Before long, the work began. My first task was to gather ingredients for the wild herb salad offered at the market. With Doris, one of the women, I harvested chickweed, portulaca, mugwort, sorrel, ground ivy, ground elder, nettle, wild carrot, and more. We walked to specific parts of the farm to find each, under trees, in the orchard, in resting fields. I was slow and over-curious, asking Doris questions in bad German. She made it clear these weren’t herbs she ate herself, but gathering them was her task, and she had been doing it for a long time.
Next, I washed and bundled vegetables. We washed them in collected rainwater, and the way we tied the elastics was meant to avoid bruising the greens of the radishes and carrots. This step was done methodically, ensuring the quality of the vegetables remained the highest priority. Once everything was washed, counted, and packed, we stopped for lunch.
There were whole tomatoes on the table, salt, quark mixed with herbs, and a pile of freshly boiled potatoes from the farm. I watched as the women peeled potatoes with their knives – a real farmer’s lunch. Incredibly earthy and, I know it sounds clichéd, but a deeply connected experience. The women spoke about local gossip and small daily issues. Branca spent lunch smoking restlessly and pasteurising jars of passata made from the less beautiful tomatoes for use at home.
After lunch, I spent a few hours weeding rows of beautiful purple carrots.
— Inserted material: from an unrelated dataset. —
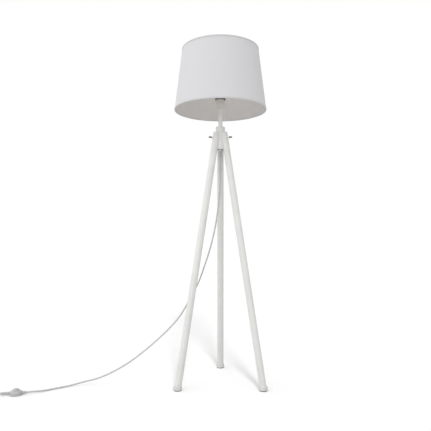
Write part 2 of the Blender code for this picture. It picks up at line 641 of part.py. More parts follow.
def build_plug():
    """Two-pin plug lying on the floor beside the coil, its pins pointing towards -Y."""
    turned("plug_boot", [(0, PLUG_BOOT_LENGTH / MM), (4.1, PLUG_BOOT_LENGTH / MM), (5.2, 0.3),
                         (0, 0.3)], SWITCH_PLASTIC, 16, on_axis=True, location=PLUG_REAR,
           rotation=(math.radians(-90), 0, 0))
    width, length, height = PLUG_SIZE
    bm = bmesh.new()
    bmesh.ops.create_cube(bm, size=1.0, matrix=Matrix.Translation((0, -length / 2, 0))
                          @ Matrix.Diagonal((width, length, height, 1.0)))
    for vert in bm.verts:
        if vert.co.y > -length / 4:
            vert.co.x *= 0.52
            vert.co.z *= 0.80
    mesh = bpy.data.meshes.new("plug_body")
    bm.to_mesh(mesh)
    bm.free()
    body = add_object("plug_body", mesh, SWITCH_PLASTIC, location=PLUG_REAR)
    bevel = body.modifiers.new("round_edges", "BEVEL")
    bevel.width = 2.2 * MM
    bevel.segments = 2
    for name, side in (("left", -1), ("right", 1)):
        x = PLUG_REAR[0] + side * PIN_SPACING / 2
        y = PLUG_REAR[1] - length
        socket = cylinder_mesh("pin_socket", PIN_RADIUS + GAP, -0.004, 0.004, 12)
        cut(body, cutter("pin_socket_" + name, socket, None, (x, y, PLUG_REAR[2]),
                         (math.radians(90), 0, 0)))
        pin = turned("plug_pin_" + name, [(0, PIN_LENGTH / MM), (1.3, PIN_LENGTH / MM),
                                          (2.0, PIN_LENGTH / MM - 1.2), (2.0, -3.7),
                                          (0, -3.7)], ZINC_STEEL, 12, on_axis=True)
        pin.location = (x, y, PLUG_REAR[2])
        pin.rotation_euler = (math.radians(90), 0, 0)


def switch_point(side):
    """Where the cord meets the boot at one end of the switch."""
    reach = side * (SWITCH_HALF_LENGTH + BOOT_LENGTHS[side] + 2 * GAP)
    heading = math.radians(SWITCH_HEADING)
    return Vector((SWITCH_CENTRE[0] + reach * math.cos(heading),
                   SWITCH_CENTRE[1] + reach * math.sin(heading), SWITCH_CORD_Z))


def build_cord():
    """The free cord: hub to switch, switch to coil, the coil's solid, coil to plug."""
    upper = smooth_route(UPPER_ROUTE, CORD_SPACING) + [switch_point(1)]
    lower = [switch_point(-1)] + smooth_route(LOWER_ROUTE, CORD_SPACING)
    rod("cord_upper", upper, CORD_RADIUS, CORD_PVC)
    rod("cord_lower", lower, CORD_RADIUS, CORD_PVC)
    rod("cord_tail", smooth_route(TAIL_ROUTE, CORD_SPACING / 2), CORD_RADIUS, CORD_PVC)
    inner, outer, height = COIL_INNER_RADIUS / MM, COIL_OUTER_RADIUS / MM, COIL_HEIGHT / MM
    turned("cord_coil", [(inner + 3, height), (outer - 3, height), (outer, height - 3),
                         (outer, 3.2), (outer - 3, 0.2), (inner + 3, 0.2), (inner, 3.2),
                         (inner, height - 3)], CORD_PVC, 32, location=(*COIL_CENTRE, 0))


build_legs()
build_feet()
build_hub()
build_core_sleeve()
build_fasteners()
build_stem()
build_lampholder()
build_bulb()
build_shade()
build_switch()
build_plug()
build_cord()
bpy.context.view_layer.update()
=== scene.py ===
"""Looks of a tripod floor lamp with a tapered drum shade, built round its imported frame.

Every sub-assembly is a class that holds its sizes, builds its meshes and dresses them.  Repeated
shapes (threads, knurls, ribs) and the shade's drum are grown by Geometry Nodes trees that are
written here and turned into plain meshes.  Metres, +Z up; profiles are in millimetres.
"""

import json
import logging
import math
from collections.abc import Sequence
from dataclasses import dataclass
from enum import Enum
from functools import cache

import bmesh
import bpy
from mathutils import Matrix, Vector

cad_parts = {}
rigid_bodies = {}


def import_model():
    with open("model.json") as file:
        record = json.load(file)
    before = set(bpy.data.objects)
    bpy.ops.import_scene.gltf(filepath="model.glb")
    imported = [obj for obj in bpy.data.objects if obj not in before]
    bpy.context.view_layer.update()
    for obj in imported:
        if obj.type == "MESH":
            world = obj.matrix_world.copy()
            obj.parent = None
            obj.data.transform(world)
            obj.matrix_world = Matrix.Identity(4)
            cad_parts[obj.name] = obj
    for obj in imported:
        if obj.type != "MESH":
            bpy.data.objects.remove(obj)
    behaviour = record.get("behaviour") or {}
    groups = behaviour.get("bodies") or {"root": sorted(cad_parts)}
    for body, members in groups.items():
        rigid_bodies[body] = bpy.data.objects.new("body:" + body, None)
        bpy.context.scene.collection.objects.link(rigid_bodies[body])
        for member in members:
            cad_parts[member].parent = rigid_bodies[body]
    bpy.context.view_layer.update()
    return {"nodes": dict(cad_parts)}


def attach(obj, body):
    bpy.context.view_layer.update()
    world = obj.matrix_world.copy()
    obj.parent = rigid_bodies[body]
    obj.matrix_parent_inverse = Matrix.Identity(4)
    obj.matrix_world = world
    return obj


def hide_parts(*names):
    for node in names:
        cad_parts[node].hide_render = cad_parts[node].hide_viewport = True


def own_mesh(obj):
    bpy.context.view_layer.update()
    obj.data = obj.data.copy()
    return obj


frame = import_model()

LOG = logging.getLogger("tripod_lamp")
MM = 0.001
GAP = 0.3 * MM
LOCAL = "local"  # attribute: a point in its piece's own frame, before it is put in place
WEAVE = "weave"  # UV map in metres: round the piece, and up its side

Profile = Sequence[tuple[float, float]]
Point = tuple[float, float, float]


class Slot(Enum):
    """The record's material slots."""

    WHITE_WOOD = "white_wood"
    WHITE_METAL = "white_metal"
    FOOT_PLASTIC = "foot_plastic"
    PAD_RUBBER = "pad_rubber"
    DARK_STEEL = "dark_steel"
    ZINC_STEEL = "zinc_steel"
    HOLDER_PLASTIC = "holder_plastic"
    RING_PLASTIC = "ring_plastic"
    HOLDER_CERAMIC = "holder_ceramic"
    CONTACT_BRASS = "contact_brass"
    BULB_METAL = "bulb_metal"
    BULB_PLASTIC = "bulb_plastic"
    BULB_GLOBE = "bulb_globe"
    SHADE_FABRIC = "shade_fabric"
    HEM_FABRIC = "hem_fabric"
    SHADE_LINER = "shade_liner"
    SWITCH_PLASTIC = "switch_plastic"
    CORD_PVC = "cord_pvc"


class Space(Enum):
    """What a finish's pattern is laid on."""

    OBJECT = "object"
    LOCAL = "local"
    WEAVE = "weave"


class Station(Enum):
    """A leg's place round the stem: its name and the azimuth of its foot in degrees."""

    FRONT_LEFT = ("front_left", 210.0)
    FRONT_RIGHT = ("front_right", 330.0)
    BACK = ("back", 90.0)

    @property
    def label(self) -> str:
        """The station's name in the names of its pieces."""
        return self.value[0]

    @property
    def turn(self) -> Matrix:
        """The turn about Z that brings +X over the foot."""
        return Matrix.Rotation(math.radians(self.value[1]), 4, "Z")


# ---------------------------------------------------------------------------------------------
# Node trees
# ---------------------------------------------------------------------------------------------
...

Branca explained that on her farm, it took significantly longer for carrots to grow to normal size in the sandy, quartz-rich soil. But with the longer growing time, they became more dense and intensely flavoured. Those carrots eventually became a pretty iconic serving in the early days of the restaurant.
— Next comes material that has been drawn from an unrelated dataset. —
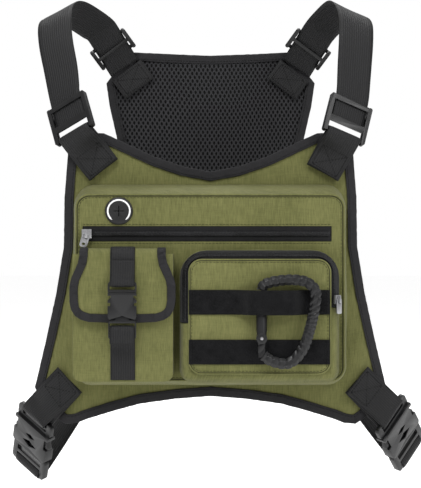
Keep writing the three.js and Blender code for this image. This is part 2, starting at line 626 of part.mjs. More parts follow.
// A prong in its own frame: it turns about Y at its root, which is the frame's origin. Side is -1 or 1.
function prong(size, side) {
  const s = buckleSizes(size);
  const reach = s.windowTop - RUN - 1 - s.root;
  const catchLow = s.windowBottom + s.play - s.root;
  const out = s.side + RUN + size.width * 0.005;
  const rootCut = s.prong * 0.27; // keeps the inner corner off the base as the prong bends
  const corners = [[-s.prong, rootCut], [0, 0], [0, catchLow], [out, catchLow], [out, catchLow + 2.5],
    [0, reach - 0.5], [-s.prong * 0.6, reach], [-s.prong, reach - 2]];
  return plate(shapeOf(corners.map(([x, z]) => [side * x, z])), -s.inner, 2 * s.inner);
}

// One buckle in a group. Returns the group.
function buckle(prefix, size, place, across, down) {
  const x = across.clone().normalize();
  const z = down.clone().negate().addScaledVector(x, down.dot(x)).normalize();
  const group = new THREE.Group();
  group.quaternion.setFromRotationMatrix(new THREE.Matrix4().makeBasis(x, z.clone().cross(x), z));
  group.position.copy(place);
  rig.add(group);
  addMesh(`${prefix}_female`, femaleHalf(size), PLASTIC, group);
  addMesh(`${prefix}_male`, maleHalf(size), PLASTIC, group);
  const s = buckleSizes(size);
  for (const [name, side] of [["left", -1], ["right", 1]]) {
    const hinge = new THREE.Group();
    hinge.position.set(side * s.prongOut, 0, s.root);
    group.add(hinge);
    addMesh(`${prefix}_prong_${name}`, prong(size, side), PLASTIC, hinge);
  }
  return group;
}

// The buckle that holds the flap down, and the webbing on both its halves.
function pouchBuckle() {
  const { x, top } = POUCH_BUCKLE;
  const webFront = FLAP_FACE - FLAP.thick - 2 * GAP - WEB.thick;
  const y = webFront - RUN - BUCKLE_25.thick / 2;
  buckle("pouch_buckle", BUCKLE_25, V(x, y, top), V(1, 0, 0), V(0, 0, -1));
  flapWebbing(y, top - BUCKLE_25.bar / 2);
  const [lower, upper] = maleSlots(BUCKLE_25);
  pouchWebbing(y, top + (lower[1] + upper[0]) / 2);
}

// ---- zip pouch ----------------------------------------------------------------------------------
const ZIP_POUCH_BACK = POCKET_FACE - GAP;
const ZIP_POUCH_EDGE = ZIP_POUCH_BACK - ZIP_POUCH.gusset;
const ZIP_POUCH_FACE = ZIP_POUCH_BACK - ZIP_POUCH.face;
const CARABINER_Y = ZIP_POUCH_FACE - CARABINER.stand;

function zipPouch() {
  const { left, right, bottom, top, inset, wall } = ZIP_POUCH;
  const cornerSteps = 6;
  const sideSteps = 6;
  const radii = ZIP_POUCH_RADII;
  const loop = roundedLoop(left, right, bottom, top, radii.bottom, radii.top, cornerSteps, sideSteps);
  const at = ({ x, z, out }, offset, y) => V(x + out.x * offset, y, z + out.y * offset);
  const ring = loop.map((p) => [at(p, 0, ZIP_POUCH_BACK), at(p, 0, ZIP_POUCH_EDGE),
    at(p, -wall, ZIP_POUCH_EDGE), at(p, -wall, ZIP_POUCH_BACK)]);
  addMesh("zip_pouch_gusset", sweep(ring), OLIVE);

  const face = roundedShape(left + inset, right - inset, bottom + inset, top - inset, radii.bottom);
  addMesh("zip_pouch_front", plate(face, ZIP_POUCH_FACE, wall), OLIVE);

  const skin = 0.6;
  const full = 0.94; // stops just short of the edge of the front
  const tucked = ZIP_POUCH_FACE + wall + skin + 0.05; // its far side comes just behind the front's back

  // A slanted strip runs from the gusset's front edge to the edge of the front. Its upper stretch is the zip.
  // Low and high are the heights of its two sides, and tuck is how far its low side sits in.
  const strip = (p, from, to, low, high, tuck) => {
    const y = (share) => THREE.MathUtils.lerp(ZIP_POUCH_EDGE - GAP, tucked, share / full);
    const under = (share) => at(p, -inset * share - tuck, y(share) - low);
    const over = (share) => at(p, -inset * share, y(share) - high);
    return [under(from), over(from), over(to), under(to)];
  };
  const flat = [[0, 0], [0, 1], [1, 1], [1, 0]].map(([a, b]) => new THREE.Vector2(a, b));
  const perCorner = cornerSteps + sideSteps;
  const rightEnd = cornerSteps + 4; // two thirds of the way up the right side
  const leftEnd = 3 * perCorner - 3; // half way down the left side
  const zipStretch = loop.slice(rightEnd, leftEnd + 1);
  const lowStretch = [...loop.slice(leftEnd), ...loop.slice(0, rightEnd + 1)];
  const shorten = (stretch, share) => {
    const ends = [0, stretch.length - 1].map((i, k) => {
      const a = stretch[i];
      const b = stretch[i + (k ? -1 : 1)];
      return { x: a.x + (b.x - a.x) * share, z: a.z + (b.z - a.z) * share, out: a.out };
    });
    return [ends[0], ...stretch.slice(1, -1), ends[1]];
  };
  const flatStrip = (stretch) => sweep(stretch.map((p) => strip(p, 0, full, 0, skin, wall)), flat);
  addMesh("zip_pouch_lower_gusset", flatStrip(lowStretch), OLIVE);
  addMesh("zip_pouch_tapes", flatStrip(shorten(zipStretch, 0.05)), TAPE);
  const coil = shorten(zipStretch, 0.2);
  const coilLow = skin + GAP;
  const coilHigh = coilLow + 1.4;
  const coilStrip = coil.map((p) => strip(p, 0.3, 0.75, coilLow, coilHigh, 0));
  addMesh("zip_pouch_coil", sweep(coilStrip, flat), TAPE);

  const end = coil[0];
  const rise = ZIP_POUCH.face - ZIP_POUCH.gusset;
  pouchZipSlider(at(end, -inset * 0.52, ZIP_POUCH_EDGE - 0.52 * rise), Math.atan2(rise, inset) + SLIDER_TIP);
}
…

She spent the rest of the day telling me about the farm’s agricultural practices – pigs for manure (which she told me I would never eat, as she was vegetarian), various treatments, and her opinions on the poor soil quality. She suggested other farms better suited to supplying restaurants. Many of those suggestions became farmers we worked with over the years.
As the sun started to set, I found myself in a patch of slowly ripening Muscat de Provence pumpkins. That day changed my life forever, although at the time it felt very subtle. The ideas she shared and the way she worked resonated with me on an intrinsic level and filled me with curiosity. It also created a personal attachment and connection to ingredients I had never felt before, something I’ve tried to pass on to others over the years. And maybe most importantly, it was fun. It gave me the same sense of excitement and energy that I still have for it now. Being in those kinds of spaces, where everywhere you look is life.
My belief is that when nature is left alone, it gives a never-ending bounty to humanity and to all we share this world with. The challenge is to coexist with these natural forces and overcome the very human tendencies of greed and excess. When we create regenerative circumstances for the environment, it rewards us with a diverse bounty.
I spent the subsequent years visiting her farm, working with her produce, and learning about agriculture, until her semi-retirement and the handing over of the farm to her son David, who now operates it with his partner under her guidance. Over this series, I’m sure I’ll share other important lessons and experiences from Branca’s farm.